== What is being asked ==
Reproduce precisely the lines of the listing below, starting with the line that contains "Write part 2 of the three.js" and stopping after the line that contains "return make_piece(name, points.reshape(-1, 3), faces, uvs)"; include nothing else.

>> START

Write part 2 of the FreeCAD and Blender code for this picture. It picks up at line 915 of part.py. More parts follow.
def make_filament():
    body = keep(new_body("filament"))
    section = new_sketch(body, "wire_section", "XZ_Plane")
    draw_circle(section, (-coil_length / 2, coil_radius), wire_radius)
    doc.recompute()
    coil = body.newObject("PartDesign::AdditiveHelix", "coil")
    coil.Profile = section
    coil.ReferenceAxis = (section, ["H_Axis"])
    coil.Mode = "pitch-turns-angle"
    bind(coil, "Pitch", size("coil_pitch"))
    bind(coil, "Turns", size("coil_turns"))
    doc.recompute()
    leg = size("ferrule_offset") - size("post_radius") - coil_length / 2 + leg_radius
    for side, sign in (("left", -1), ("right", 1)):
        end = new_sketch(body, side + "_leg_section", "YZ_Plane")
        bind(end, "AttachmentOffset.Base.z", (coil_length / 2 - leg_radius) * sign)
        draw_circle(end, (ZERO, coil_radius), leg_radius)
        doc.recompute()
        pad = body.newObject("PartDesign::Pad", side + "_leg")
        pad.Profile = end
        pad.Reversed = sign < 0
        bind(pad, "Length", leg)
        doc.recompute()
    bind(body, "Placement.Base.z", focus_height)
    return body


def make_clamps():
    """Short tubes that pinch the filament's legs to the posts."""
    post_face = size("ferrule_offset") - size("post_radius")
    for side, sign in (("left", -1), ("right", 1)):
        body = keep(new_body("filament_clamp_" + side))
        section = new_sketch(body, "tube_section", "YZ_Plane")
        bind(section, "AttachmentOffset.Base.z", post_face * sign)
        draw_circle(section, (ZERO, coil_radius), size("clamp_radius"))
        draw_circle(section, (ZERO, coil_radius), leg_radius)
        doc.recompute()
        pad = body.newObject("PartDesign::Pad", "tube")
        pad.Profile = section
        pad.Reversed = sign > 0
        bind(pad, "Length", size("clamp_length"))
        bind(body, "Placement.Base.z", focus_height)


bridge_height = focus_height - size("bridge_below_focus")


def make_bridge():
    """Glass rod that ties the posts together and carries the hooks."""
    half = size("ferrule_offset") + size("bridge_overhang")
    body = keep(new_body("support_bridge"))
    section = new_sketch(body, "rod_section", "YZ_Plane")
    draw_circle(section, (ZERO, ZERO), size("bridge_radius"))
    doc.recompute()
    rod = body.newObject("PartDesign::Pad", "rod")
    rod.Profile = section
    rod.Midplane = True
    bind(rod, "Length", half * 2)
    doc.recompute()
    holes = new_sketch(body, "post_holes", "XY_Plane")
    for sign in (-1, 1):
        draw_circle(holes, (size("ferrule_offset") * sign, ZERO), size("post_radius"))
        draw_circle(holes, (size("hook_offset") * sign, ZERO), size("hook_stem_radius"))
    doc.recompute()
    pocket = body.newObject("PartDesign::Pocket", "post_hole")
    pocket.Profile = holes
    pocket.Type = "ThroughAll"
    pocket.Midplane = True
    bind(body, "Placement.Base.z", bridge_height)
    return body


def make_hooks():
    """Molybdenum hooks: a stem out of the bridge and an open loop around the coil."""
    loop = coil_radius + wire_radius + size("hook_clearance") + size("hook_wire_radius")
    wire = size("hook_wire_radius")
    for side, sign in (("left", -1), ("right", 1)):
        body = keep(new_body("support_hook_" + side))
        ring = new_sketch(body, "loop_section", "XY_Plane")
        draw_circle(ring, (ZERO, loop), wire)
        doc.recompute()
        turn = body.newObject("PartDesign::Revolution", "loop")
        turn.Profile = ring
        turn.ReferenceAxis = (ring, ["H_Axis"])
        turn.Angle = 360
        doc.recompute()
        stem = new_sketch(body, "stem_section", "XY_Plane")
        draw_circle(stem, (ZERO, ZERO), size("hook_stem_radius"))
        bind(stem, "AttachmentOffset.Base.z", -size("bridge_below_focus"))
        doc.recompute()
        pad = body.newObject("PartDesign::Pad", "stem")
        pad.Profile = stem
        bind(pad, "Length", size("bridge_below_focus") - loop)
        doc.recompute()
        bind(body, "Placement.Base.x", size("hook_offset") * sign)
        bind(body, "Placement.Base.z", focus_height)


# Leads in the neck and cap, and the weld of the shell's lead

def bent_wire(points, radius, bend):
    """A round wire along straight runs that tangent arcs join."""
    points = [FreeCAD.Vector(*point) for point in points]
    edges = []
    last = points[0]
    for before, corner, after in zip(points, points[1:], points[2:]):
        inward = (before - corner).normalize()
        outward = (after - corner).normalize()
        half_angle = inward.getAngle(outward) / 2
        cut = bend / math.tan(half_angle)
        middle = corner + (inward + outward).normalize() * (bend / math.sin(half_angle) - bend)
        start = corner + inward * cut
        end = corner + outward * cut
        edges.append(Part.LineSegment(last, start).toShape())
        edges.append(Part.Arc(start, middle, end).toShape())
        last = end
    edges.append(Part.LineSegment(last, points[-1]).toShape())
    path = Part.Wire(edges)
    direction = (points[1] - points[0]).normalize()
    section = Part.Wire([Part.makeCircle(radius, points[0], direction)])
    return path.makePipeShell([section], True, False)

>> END
>> START

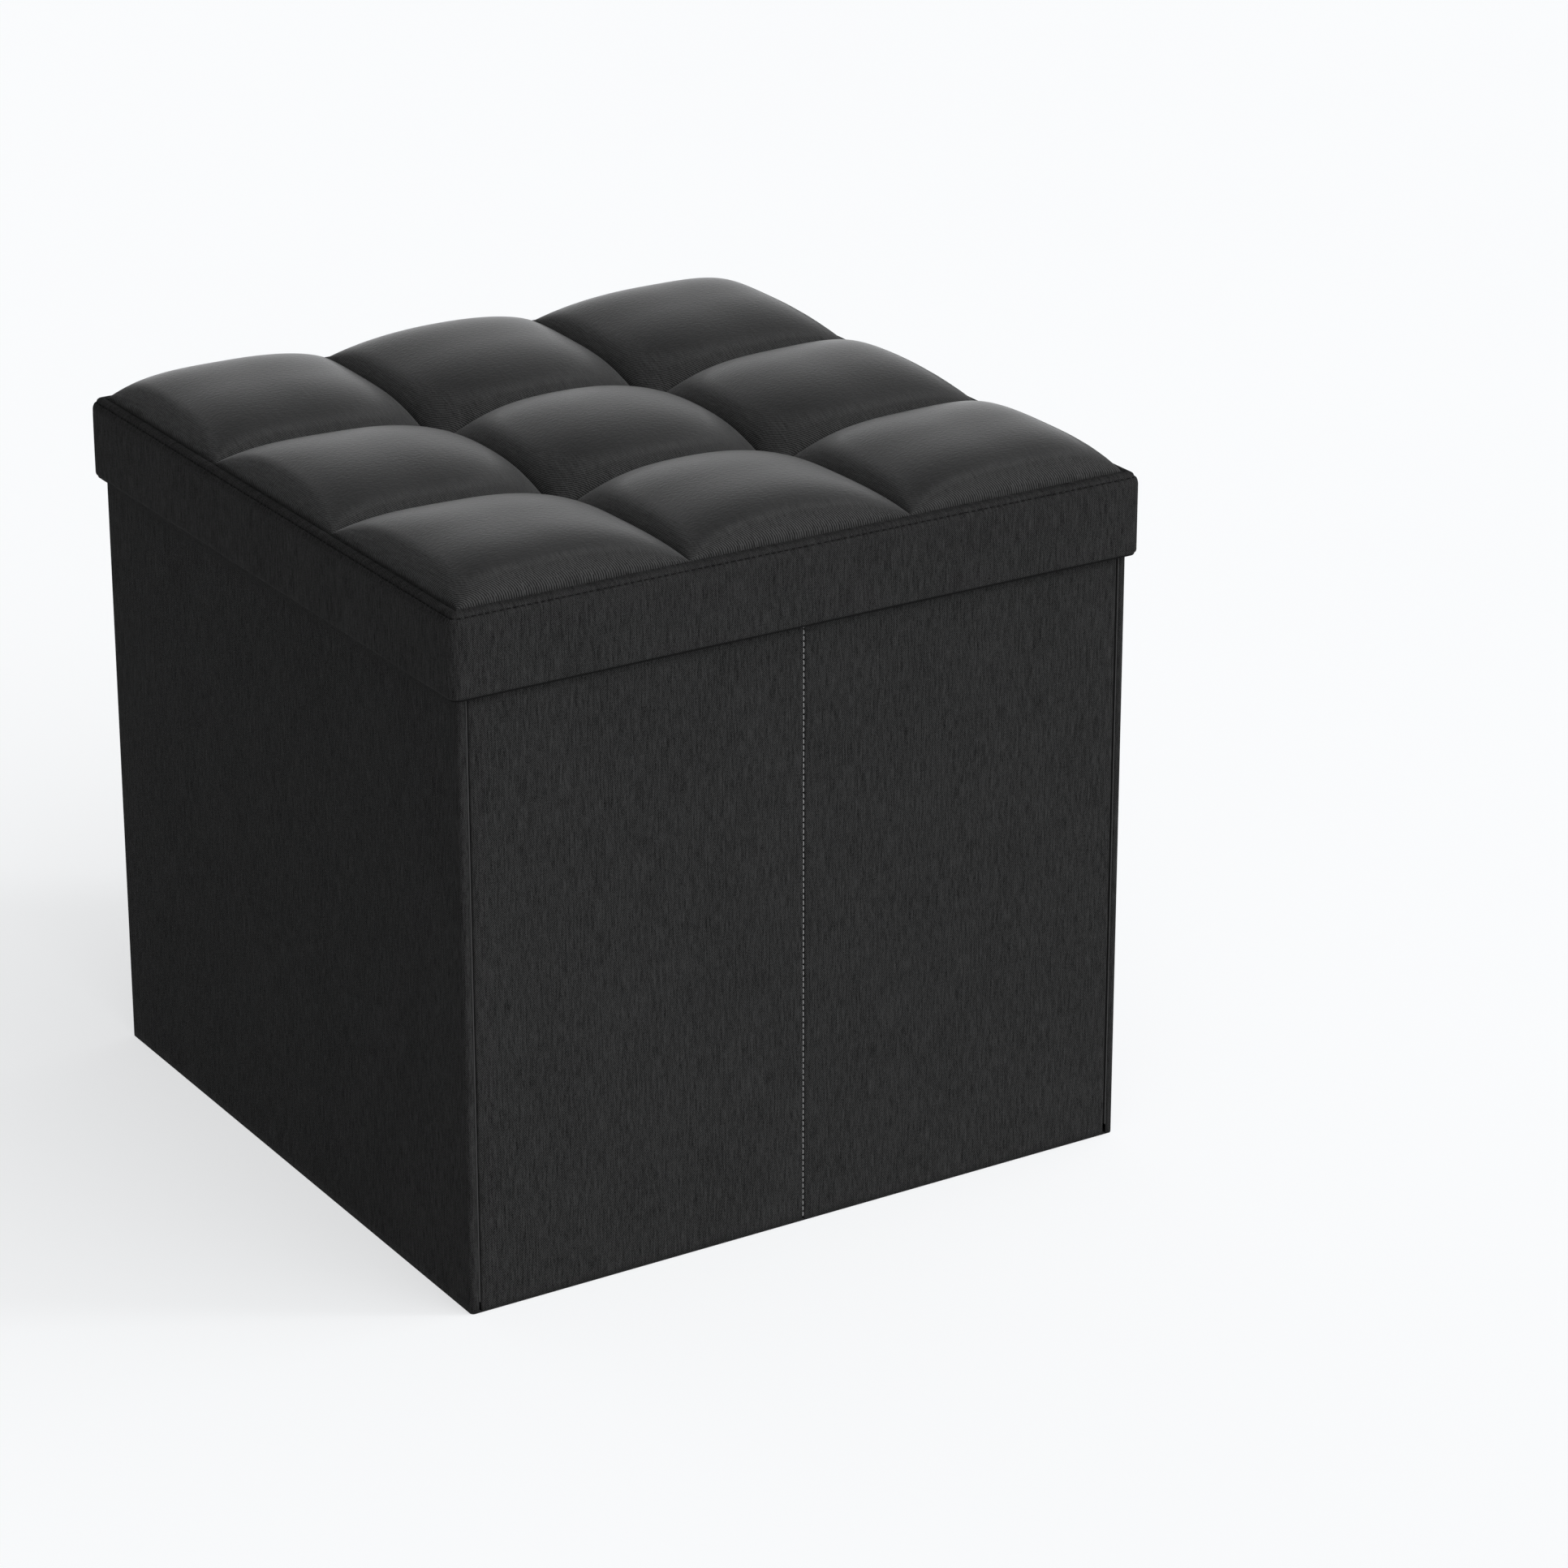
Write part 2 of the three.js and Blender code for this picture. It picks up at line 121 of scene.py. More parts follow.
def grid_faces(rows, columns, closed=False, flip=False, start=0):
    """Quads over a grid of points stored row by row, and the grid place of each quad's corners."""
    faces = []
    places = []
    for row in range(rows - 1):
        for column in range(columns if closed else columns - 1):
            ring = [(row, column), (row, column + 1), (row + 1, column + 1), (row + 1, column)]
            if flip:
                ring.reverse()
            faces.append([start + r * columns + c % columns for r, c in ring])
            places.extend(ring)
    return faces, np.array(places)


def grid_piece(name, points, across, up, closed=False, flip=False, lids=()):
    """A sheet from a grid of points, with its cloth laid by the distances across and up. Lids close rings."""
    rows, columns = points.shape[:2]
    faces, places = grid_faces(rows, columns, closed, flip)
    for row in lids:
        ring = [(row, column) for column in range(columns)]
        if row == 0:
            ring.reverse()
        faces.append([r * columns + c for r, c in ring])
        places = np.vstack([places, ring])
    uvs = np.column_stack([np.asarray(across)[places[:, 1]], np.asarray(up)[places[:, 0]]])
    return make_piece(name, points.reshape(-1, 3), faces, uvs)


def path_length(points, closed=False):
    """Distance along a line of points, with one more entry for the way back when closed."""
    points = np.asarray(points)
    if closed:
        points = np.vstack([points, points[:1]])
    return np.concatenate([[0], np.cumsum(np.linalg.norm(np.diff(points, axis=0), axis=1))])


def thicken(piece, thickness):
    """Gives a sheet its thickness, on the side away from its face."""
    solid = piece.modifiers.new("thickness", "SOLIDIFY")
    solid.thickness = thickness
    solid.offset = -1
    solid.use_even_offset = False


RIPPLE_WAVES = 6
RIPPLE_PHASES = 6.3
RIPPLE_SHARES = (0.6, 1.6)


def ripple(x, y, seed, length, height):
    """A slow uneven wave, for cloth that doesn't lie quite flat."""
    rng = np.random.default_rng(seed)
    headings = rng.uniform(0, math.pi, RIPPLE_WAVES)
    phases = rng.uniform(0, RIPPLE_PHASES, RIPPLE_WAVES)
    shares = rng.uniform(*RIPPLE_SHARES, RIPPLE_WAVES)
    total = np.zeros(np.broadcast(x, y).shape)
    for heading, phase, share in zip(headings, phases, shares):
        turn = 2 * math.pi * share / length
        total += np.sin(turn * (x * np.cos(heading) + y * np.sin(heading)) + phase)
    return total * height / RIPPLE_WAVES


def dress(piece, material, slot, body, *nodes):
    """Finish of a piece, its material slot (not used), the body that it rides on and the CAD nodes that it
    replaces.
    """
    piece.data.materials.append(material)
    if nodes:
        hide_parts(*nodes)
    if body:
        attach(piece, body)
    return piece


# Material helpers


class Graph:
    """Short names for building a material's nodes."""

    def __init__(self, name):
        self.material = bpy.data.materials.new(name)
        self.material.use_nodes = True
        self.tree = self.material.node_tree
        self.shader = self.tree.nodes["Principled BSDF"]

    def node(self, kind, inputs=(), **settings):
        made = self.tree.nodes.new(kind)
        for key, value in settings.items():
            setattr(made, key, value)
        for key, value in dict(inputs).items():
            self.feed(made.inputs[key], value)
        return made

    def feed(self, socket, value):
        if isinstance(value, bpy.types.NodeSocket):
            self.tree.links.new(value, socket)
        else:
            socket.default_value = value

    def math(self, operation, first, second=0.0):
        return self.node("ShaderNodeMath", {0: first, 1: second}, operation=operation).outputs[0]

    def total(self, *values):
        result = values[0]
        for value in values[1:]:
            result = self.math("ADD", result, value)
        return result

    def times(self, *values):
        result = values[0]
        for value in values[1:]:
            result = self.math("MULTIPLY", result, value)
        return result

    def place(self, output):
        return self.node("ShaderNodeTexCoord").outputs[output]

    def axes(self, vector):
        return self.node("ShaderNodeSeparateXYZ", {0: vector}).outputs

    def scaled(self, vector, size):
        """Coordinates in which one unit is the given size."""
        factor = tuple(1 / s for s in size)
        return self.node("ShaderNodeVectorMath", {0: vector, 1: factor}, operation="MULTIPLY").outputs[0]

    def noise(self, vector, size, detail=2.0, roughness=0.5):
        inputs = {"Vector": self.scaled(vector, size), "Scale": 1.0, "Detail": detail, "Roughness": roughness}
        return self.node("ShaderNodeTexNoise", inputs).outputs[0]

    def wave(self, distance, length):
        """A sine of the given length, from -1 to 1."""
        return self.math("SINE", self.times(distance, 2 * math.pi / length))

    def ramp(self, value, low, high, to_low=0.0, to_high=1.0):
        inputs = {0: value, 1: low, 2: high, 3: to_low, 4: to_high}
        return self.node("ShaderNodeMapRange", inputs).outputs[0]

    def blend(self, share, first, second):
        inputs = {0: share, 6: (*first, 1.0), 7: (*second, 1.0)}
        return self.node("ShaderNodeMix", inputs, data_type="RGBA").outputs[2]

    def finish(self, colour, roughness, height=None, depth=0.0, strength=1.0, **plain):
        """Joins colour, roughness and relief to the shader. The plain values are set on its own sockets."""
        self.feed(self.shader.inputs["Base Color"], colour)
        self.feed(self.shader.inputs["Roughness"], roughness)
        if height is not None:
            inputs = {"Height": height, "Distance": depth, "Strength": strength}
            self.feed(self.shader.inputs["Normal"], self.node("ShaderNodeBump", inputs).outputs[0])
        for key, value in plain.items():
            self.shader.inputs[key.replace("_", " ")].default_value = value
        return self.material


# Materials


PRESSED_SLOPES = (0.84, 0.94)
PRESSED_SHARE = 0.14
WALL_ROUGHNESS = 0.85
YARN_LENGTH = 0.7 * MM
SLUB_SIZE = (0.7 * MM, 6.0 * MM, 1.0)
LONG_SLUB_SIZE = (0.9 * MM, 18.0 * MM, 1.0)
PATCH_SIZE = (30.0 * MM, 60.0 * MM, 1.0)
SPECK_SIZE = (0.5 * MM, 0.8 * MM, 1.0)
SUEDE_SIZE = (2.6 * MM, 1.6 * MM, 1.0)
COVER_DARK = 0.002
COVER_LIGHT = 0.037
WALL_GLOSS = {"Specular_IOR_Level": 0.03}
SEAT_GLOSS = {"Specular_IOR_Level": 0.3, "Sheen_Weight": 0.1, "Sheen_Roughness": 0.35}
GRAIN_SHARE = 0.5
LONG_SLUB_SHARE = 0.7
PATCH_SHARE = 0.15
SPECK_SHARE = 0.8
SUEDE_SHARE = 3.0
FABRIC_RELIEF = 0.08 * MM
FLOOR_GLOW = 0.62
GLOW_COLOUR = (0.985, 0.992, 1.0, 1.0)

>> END
>> START

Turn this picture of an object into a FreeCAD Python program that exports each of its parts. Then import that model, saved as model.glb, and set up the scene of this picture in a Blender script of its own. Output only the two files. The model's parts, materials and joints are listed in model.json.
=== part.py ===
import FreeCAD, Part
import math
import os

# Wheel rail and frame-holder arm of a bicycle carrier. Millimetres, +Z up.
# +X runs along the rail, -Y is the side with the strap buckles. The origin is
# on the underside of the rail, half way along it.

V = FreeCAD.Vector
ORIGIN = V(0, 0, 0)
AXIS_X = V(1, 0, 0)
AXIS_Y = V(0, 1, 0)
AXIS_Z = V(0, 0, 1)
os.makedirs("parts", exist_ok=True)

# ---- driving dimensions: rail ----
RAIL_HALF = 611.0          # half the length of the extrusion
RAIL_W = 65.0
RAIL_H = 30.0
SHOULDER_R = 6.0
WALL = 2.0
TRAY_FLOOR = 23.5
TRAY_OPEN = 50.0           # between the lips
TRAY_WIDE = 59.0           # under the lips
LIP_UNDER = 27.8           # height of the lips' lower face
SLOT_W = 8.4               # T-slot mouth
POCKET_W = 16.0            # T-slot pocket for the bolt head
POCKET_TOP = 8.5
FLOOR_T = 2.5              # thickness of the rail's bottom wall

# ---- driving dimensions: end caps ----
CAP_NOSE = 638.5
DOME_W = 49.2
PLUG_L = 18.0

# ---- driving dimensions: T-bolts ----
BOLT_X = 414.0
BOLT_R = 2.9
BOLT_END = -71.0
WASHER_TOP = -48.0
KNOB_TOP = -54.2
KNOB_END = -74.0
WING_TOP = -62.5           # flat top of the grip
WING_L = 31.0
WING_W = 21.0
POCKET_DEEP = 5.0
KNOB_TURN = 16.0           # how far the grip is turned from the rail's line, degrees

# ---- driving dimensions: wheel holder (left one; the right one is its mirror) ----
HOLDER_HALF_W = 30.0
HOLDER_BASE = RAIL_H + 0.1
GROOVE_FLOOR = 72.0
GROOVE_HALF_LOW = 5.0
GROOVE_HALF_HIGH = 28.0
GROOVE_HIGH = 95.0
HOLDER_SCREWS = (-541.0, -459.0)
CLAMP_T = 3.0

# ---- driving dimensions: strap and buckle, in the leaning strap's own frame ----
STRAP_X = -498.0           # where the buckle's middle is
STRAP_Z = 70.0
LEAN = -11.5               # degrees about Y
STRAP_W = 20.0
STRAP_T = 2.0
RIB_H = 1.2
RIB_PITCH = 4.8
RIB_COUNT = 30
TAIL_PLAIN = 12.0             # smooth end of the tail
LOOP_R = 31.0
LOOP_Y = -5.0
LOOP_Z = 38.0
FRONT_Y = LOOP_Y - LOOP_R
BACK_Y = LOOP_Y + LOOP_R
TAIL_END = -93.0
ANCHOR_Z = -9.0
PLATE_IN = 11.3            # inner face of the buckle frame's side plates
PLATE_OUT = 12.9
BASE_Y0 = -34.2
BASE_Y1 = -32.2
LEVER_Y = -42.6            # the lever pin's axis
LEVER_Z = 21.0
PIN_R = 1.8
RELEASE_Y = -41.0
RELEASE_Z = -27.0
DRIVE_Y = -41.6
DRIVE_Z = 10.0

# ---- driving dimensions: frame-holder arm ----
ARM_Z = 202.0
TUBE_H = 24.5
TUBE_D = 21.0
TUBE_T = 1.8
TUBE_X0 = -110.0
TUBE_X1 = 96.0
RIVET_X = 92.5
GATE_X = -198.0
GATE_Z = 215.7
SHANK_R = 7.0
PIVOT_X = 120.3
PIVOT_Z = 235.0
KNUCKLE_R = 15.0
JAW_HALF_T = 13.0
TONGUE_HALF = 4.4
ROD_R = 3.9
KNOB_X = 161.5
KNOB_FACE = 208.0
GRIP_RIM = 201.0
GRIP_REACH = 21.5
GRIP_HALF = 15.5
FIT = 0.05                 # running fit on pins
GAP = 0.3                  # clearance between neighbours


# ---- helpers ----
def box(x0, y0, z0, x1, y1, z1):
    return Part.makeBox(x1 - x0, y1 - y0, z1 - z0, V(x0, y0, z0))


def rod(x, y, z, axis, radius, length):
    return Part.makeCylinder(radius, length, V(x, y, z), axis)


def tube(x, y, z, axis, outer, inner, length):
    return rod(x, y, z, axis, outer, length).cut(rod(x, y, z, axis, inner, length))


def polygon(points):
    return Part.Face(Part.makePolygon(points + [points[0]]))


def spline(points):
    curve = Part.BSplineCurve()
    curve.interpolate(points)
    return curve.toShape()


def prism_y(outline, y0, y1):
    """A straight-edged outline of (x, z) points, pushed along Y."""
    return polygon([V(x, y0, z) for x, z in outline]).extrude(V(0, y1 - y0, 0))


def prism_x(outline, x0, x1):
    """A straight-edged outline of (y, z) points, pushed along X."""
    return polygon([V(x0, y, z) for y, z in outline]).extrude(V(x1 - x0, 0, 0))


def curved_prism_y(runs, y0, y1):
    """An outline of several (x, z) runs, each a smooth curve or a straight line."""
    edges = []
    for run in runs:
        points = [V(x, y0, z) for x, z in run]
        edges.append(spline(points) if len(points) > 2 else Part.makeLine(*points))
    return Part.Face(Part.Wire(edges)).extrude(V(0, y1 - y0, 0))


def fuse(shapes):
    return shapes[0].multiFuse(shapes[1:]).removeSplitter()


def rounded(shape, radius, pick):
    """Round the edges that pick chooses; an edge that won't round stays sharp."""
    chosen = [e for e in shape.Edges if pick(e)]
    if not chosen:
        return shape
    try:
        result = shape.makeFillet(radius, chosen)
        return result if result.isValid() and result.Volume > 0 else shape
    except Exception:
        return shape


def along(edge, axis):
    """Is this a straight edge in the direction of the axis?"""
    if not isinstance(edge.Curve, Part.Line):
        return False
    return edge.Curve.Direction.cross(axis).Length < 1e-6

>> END

== Written solution ==
Write part 2 of the three.js and Blender code for this picture. It picks up at line 121 of scene.py. More parts follow.
def grid_faces(rows, columns, closed=False, flip=False, start=0):
    """Quads over a grid of points stored row by row, and the grid place of each quad's corners."""
    faces = []
    places = []
    for row in range(rows - 1):
        for column in range(columns if closed else columns - 1):
            ring = [(row, column), (row, column + 1), (row + 1, column + 1), (row + 1, column)]
            if flip:
                ring.reverse()
            faces.append([start + r * columns + c % columns for r, c in ring])
            places.extend(ring)
    return faces, np.array(places)


def grid_piece(name, points, across, up, closed=False, flip=False, lids=()):
    """A sheet from a grid of points, with its cloth laid by the distances across and up. Lids close rings."""
    rows, columns = points.shape[:2]
    faces, places = grid_faces(rows, columns, closed, flip)
    for row in lids:
        ring = [(row, column) for column in range(columns)]
        if row == 0:
            ring.reverse()
        faces.append([r * columns + c for r, c in ring])
        places = np.vstack([places, ring])
    uvs = np.column_stack([np.asarray(across)[places[:, 1]], np.asarray(up)[places[:, 0]]])
    return make_piece(name, points.reshape(-1, 3), faces, uvs)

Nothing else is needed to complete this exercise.